LLVM Development Process and External Checklists:
External Interest and Templates: two companies (one of them is Quadric) have expressed interest in using the templates. Real project usage of our outputs could help improve our proposals.
Reporting Defects in Alive2: long-pending action of reporting defects found in Alive2 - we have the list of findings and they need to be formally reported, with the goal of completing this task this month before the next meeting.
Engagement with LLVM Security Group:
- Last two MoMs from the LLVM Security Group mention functional safety and a “testability problem”.
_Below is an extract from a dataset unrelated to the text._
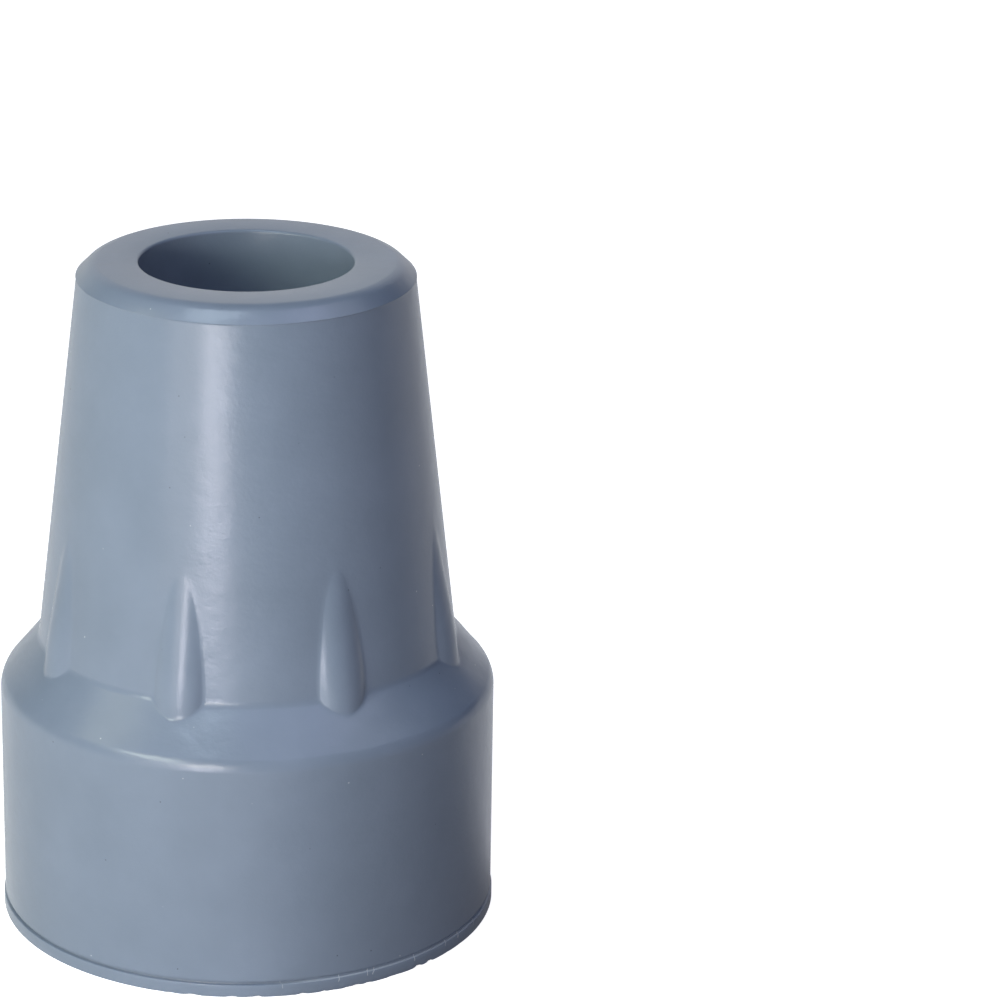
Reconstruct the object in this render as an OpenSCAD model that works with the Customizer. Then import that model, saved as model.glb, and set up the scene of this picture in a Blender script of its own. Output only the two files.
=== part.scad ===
// Rubber tip for the foot of a walking cane, moulded in one piece.
// Origin at the centre of the base, +Z up the axis of the socket, millimetres.

/* [Foot] */
// Outside diameter of the foot
foot_d = 44.8; // [42:0.1:56]
// Height at which the foot's side and the shoulder would meet in a sharp corner
foot_h = 21.9; // [16:0.1:27]
// Slope of the shoulder, below the horizontal
shoulder_angle = 50; // [35:1:58]
// Radius of the rounded edge between the shoulder and the foot's side
shoulder_r = 2; // [0.5:0.1:5]

/* [Neck] */
// Height of the tip over all
tip_h = 60.9; // [56:0.1:80]
// Diameter of the neck at its root, where it rises from the shoulder
neck_root_d = 37.7; // [33:0.1:40]
// Diameter of the neck under the rim
neck_top_d = 30; // [27:0.1:34]
// Radius of the small fillet at the root of the neck
neck_fillet_r = 0.5; // [0.1:0.1:2]

/* [Rim] */
// Height of the chamfered rim round the mouth
rim_h = 1.35; // [0.8:0.05:2]
// Slope of the rim's chamfer, below the horizontal
rim_angle = 45; // [35:1:60]
// Radius that blends the chamfer into the flat face of the mouth
rim_r = 1.5; // [0.2:0.1:2]
// How far the rim's lower edge stands proud of the neck, at the parting line
rim_lip = 0.08; // [0.02:0.01:0.4]

/* [Socket] */
// Diameter of the socket, for a 19 mm shaft
socket_d = 19; // [14:0.1:24]
// Depth of the socket from the mouth
socket_depth = 45; // [28:0.5:50]
// Radius of the edge of the socket's mouth
mouth_r = 0.25; // [0.05:0.05:1]
// Radius in the bottom corner of the socket
socket_floor_r = 1.5; // [0.5:0.1:4]

/* [Ribs] */
// Number of teardrop ribs round the root of the neck
rib_count = 8; // [4:1:10]
// Angle of the first rib from +X
rib_turn = 26.1; // [0:0.1:45]
// How far the line of a rib's ridge stands out from the root of the neck
rib_proud = 1; // [0.4:0.05:1.6]
// Height of a rib's point above the root of the neck
rib_reach = 11.5; // [6:0.1:20]
// Radius of a rib's round back
rib_r = 3.1; // [2:0.1:4.2]
// Distance along the ridge, from the root of the neck, to where the back starts to narrow
rib_heel = 3.1; // [1:0.1:5]
// Radius of the curve on which the back narrows down to the rib's heel
rib_heel_r = 42; // [30:1:80]

/* [Tread] */
// Depth of the ring grooves under the foot
tread_depth = 2.6; // [1:0.1:5]
// Diameter of the round button in the middle of the tread
button_d = 9.3; // [6:0.1:12]
// Inside diameter of the tread's middle ring
ring_inner_d = 16.4; // [14.5:0.1:19]
// Outside diameter of the tread's middle ring
ring_outer_d = 25.6; // [22:0.1:30]
// Inside diameter of the tread's outer ring
land_inner_d = 34.8; // [33:0.1:38]
// Radius of the worn edges of the grooves
groove_edge_r = 0.6; // [0.1:0.05:0.8]
// Radius in the bottom corners of the grooves
groove_floor_r = 0.4; // [0.1:0.05:0.9]

/* [Trimmed edge] */
// Height of the trimmed band round the foot's lower edge
band_h = 1.15; // [0.6:0.05:3]
// How far the band stands proud of the foot's side
band_proud = 0.12; // [0.04:0.01:0.4]
// Height of the parting groove above the band
parting_h = 0.28; // [0.1:0.02:0.6]
// Depth of the parting groove
parting_depth = 0.22; // [0.1:0.02:0.6]

/* [Hidden] */
$fn = 96;

foot_r = foot_d / 2;
neck_root_r = neck_root_d / 2;
neck_top_r = neck_top_d / 2;
socket_r = socket_d / 2;
band_r = foot_r + band_proud;

// Corner where the shoulder meets the neck, and the height of the rim's lower edge
root_z = foot_h + (foot_r - neck_root_r) * tan(shoulder_angle);
rim_z = tip_h - rim_h;
rim_edge_r = neck_top_r + rim_lip;

// Lean of the neck's side from the vertical
neck_lean = atan((neck_root_r - neck_top_r) / (rim_z - root_z));

// Cuts run this far past the faces that they open
past = 1;
// A rib's lower end runs on this far inside the foot, its upper end inside the neck
rib_bury = 1.5;

// Points of a round stretch about a centre, from angle a0 to a1
function arc(centre, r, a0, a1, steps = 8) =
    [for (i = [0 : steps])
        let (a = a0 + (a1 - a0) * i / steps)
        centre + r * [cos(a), sin(a)]];

// Round stretch in a corner whose two faces have the outward directions a0 and a1.
// A negative radius fills a hollow corner.
function rounded(corner, r, a0, a1) =
    let (reach = r / cos((a1 - a0) / 2))
    let (middle = (a0 + a1) / 2)
    let (centre = corner - reach * [cos(middle), sin(middle)])
    arc(centre, r, a0, a1);

// Radius of the neck's side at a height
function neck_r_at(z) =
    neck_root_r - (z - root_z) * tan(neck_lean);

// Outer section of the tip, from the centre of the base to the centre of the mouth
function outer_section() =
    let (shoulder_out = 90 - shoulder_angle)
    let (rim_out = 90 - rim_angle)
    let (rim_corner = [rim_edge_r - rim_h / tan(rim_angle), tip_h])
    concat(
        [[0, 0], [band_r, 0], [band_r, band_h]],
        [[foot_r - parting_depth, band_h]],
        [[foot_r - parting_depth, band_h + parting_h]],
        [[foot_r, band_h + parting_h]],
        rounded([foot_r, foot_h], shoulder_r, 0, shoulder_out),
        rounded([neck_root_r, root_z], -neck_fillet_r, shoulder_out, neck_lean),
        [[neck_top_r, rim_z], [rim_edge_r, rim_z]],
        rounded(rim_corner, rim_r, rim_out, 90),
        [[0, tip_h]]
    );

module outer_form() {
    rotate_extrude()
        polygon(outer_section());
}

// One leaning round bar that narrows down to its heel. The neck cuts it to a point above,
// and the shoulder cuts it round below.
module rib() {
    point_z = root_z + rib_reach;
    root = [neck_root_r + rib_proud, root_z];
    point = [neck_r_at(point_z), point_z];
    run = norm(point - root);
    lean = atan((root[0] - point[0]) / (point[1] - root[1]));
    slope = tan(shoulder_angle);
    to_shoulder = rib_proud * slope / (cos(lean) - sin(lean) * slope);
    below = to_shoulder + rib_bury;
    heel_turn = asin((rib_heel + below) / rib_heel_r);
    translate([root[0] - rib_r * cos(lean), 0, root[1] - rib_r * sin(lean)])
        rotate([0, -lean, 0])
            rotate_extrude()
                polygon(concat(
                    [[0, -below]],
                    arc([rib_r - rib_heel_r, rib_heel], rib_heel_r, -heel_turn, 0, 4),
                    [[rib_r, run + rib_bury], [0, run + rib_bury]]
                ));
}

module ribs() {
    for (i = [0 : rib_count - 1])
        rotate([0, 0, rib_turn + i * 360 / rib_count])
            rib();
}

// Blind bore for the shaft, with a round bottom corner and an eased mouth
module socket() {
    floor_z = tip_h - socket_depth;
    rotate_extrude()
        polygon(concat(
            [[0, floor_z]],
            rounded([socket_r, floor_z], socket_floor_r, -90, 0),
            arc([socket_r + mouth_r, tip_h - mouth_r], mouth_r, 180, 90),
            [[socket_r + mouth_r, tip_h + past], [0, tip_h + past]]
        ));
}

// Ring groove cut up into the base between two diameters
module tread_groove(inner_d, outer_d) {
    inner_r = inner_d / 2;
    outer_r = outer_d / 2;
    rotate_extrude()
        polygon(concat(
            [[inner_r - groove_edge_r, -past]],
            arc([inner_r - groove_edge_r, groove_edge_r], groove_edge_r, -90, 0),
            rounded([inner_r, tread_depth], groove_floor_r, 180, 90),
            rounded([outer_r, tread_depth], groove_floor_r, 90, 0),
            arc([outer_r + groove_edge_r, groove_edge_r], groove_edge_r, 180, 270),
            [[outer_r + groove_edge_r, -past]]
        ));
}

module cane_tip() {
    color("slategray")
        difference() {
            union() {
                outer_form();
                ribs();
            }
            socket();
            tread_groove(button_d, ring_inner_d);
            tread_groove(ring_outer_d, land_inner_d);
        }
}

cane_tip();
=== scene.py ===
import math

import bmesh
import bpy
from mathutils import Matrix, Vector, noise


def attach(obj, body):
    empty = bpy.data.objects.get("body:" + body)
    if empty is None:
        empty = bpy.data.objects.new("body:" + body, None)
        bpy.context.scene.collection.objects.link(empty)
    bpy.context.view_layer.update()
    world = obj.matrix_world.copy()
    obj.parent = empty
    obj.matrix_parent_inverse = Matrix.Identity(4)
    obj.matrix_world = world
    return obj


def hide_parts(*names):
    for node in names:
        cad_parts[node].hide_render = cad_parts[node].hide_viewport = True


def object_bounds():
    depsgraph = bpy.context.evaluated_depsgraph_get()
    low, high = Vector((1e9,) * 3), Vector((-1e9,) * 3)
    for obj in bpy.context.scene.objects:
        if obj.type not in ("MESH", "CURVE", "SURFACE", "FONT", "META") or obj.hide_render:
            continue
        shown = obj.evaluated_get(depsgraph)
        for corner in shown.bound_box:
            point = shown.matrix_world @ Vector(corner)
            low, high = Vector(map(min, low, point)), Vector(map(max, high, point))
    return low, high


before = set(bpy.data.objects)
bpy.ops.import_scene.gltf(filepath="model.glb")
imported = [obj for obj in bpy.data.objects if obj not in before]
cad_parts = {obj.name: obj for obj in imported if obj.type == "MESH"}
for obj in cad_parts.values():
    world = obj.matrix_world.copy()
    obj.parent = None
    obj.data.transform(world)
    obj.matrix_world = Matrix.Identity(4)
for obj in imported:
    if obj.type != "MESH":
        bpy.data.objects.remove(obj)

cadLow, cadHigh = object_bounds()
mm = 0.001


# Camera: where the photograph was taken from, and the frame that it fills
photo = {
    "distance": 0.392,                 # metres from the middle of the tip
    "elevation": 20.66,                # degrees above the horizon
    "yaw": 3.548,                      # aimed to the right of the tip, which stands at the left
    "pitch": -1.121,
    "roll": 0.974,
    "lens": 155.66,
    "nearest": 0.01,                   # metres; anything nearer isn't seen
}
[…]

- Take the initiative to contact them to explore potential collaboration, particularly regarding test traceability.
Need for High-Level Guidance for Onboarding:
- Need for higher-level guidance, such as a visual flow or simple framework, to help potential users self-assess their needs and navigate the templates.
- This guidance, including a possible questionnaire, could be integrated into the existing tutorial on mapping projects and ISO 26262 clauses.

Actions / Next steps

@petbernt :
- Start a small proof of concept for one function using the same example from the slides, including proposed folder modifications, and refine it internally before creating a pull request.
- Contact Peter Smith to discuss the security group’s minutes mentioning functional safety and test traceability, and inform our group on Discord about how to proceed.
@CarlosAndresRamirez :
- Report the list of findings of defects in Alive2 before the next meeting this month.
@uwendi :
- Review Tom Stellard’s LLVM self-assessment against the OpenSSF checklist, compare it with her notes, and potentially contact Tom.
- Continue writing the templates, making them as simple as possible with comments, guidelines, and examples.
- Contact Aaron to find out if there is a subgroup about C/C++ libraries, then inform @petbernt
- Draw the workflow for the libraries qualification process, then share with @petbernt
All:
- Review @YoungJunLee‘s tutorial + mapping with the projects and ISO 26262 clauses. Add comments and suggestions directly in the document.